The Harbor Capital Appreciation Fund posted a negative return of -0.12% for the first quarter, trailing its Russell 1000® Growth benchmark. From a longer-term perspective, the Fund outperformed the index for the 10 years ended March 31, 2014, and since its inception in 1987. Stock selection in the Health Care sector proved to be the most favorable factor in Fund performance in the first quarter, while Information Technology holdings weighed most heavily on both absolute and relative returns.
Portfolio Manager Sig Segalas reports that Health Care holdings Illumina, Novo Nordisk, and Alexion were among the biggest contributors to absolute returns for the portfolio, as were Consumer Discretionary stocks Tesla Motors and Under Armour. Profit-taking among some of the Fund's leading performers in 2013, including Amazon, MasterCard, and LinkedIn, weighed on results in the first quarter of 2014, Segalas notes.
Sig Segalas’s comments were made in an April 10, 2014, interview. Highlights adapted from the interview appear below. All comments relate to the quarter ended March 31, 2014, unless otherwise indicated. All references to year-to-date are for the period January 1 through March 31, 2014.

Interview Highlights

Economic recovery
The bottom line is that our economy seems to be slowly coming back. The first quarter economic numbers are going to be somewhat distorted by weather but I think GDP growth should start picking up.
Sharp correction
Even though we had a correction in a number of our big names, in no case did we have to cut the earnings estimates. I think it was driven strictly by sentiment; P/Es had gotten a little ahead of themselves. We expected some consolidation and we did cut back on some of these names. But the downside from their phenomenal returns of last year was more severe than we would have thought.
Positive outlook
I feel that this is going to be a pretty good year for us. The economy is doing better. Inflation is behaving. I think the market will broaden out. Last year we had some extreme moves in some of the growth stocks. This year I think more companies will start doing a little better.
Growth in biotech
I feel good about our exposure in biotechnology. I think most of these stocks have reasonable P/E ratios and I see it as an area of strength for us. We did cut back a little bit on some of the high fliers earlier in the year but I don't expect a major change there. The bulk of our Health Care exposure is likely to be in biotech because that's where the growth prospects are.
Buying on weakness
There haven't been any major changes in the portfolio. We're looking to buy on weakness in some of our favorite names. I think this may shape up to be a nice year after the volatility we saw in the first quarter. We were slightly behind our benchmark but we've seen this before. It's early.

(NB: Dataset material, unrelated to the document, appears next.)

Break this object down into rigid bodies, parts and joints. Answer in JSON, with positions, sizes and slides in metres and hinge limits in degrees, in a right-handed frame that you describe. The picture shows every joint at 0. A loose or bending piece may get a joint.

Performance figures discussed reflect that of the institutional class shares.

The views expressed herein are those of the portfolio manager at the time of the interview and may not be reflective of their current opinions or future actions.  These views are not necessarily those of the fund company and should not be construed as such.

This information should not be considered as a recommendation to purchase or sell a particular security and the holdings or sectors mentioned may change at any time and may not represent current or future investments.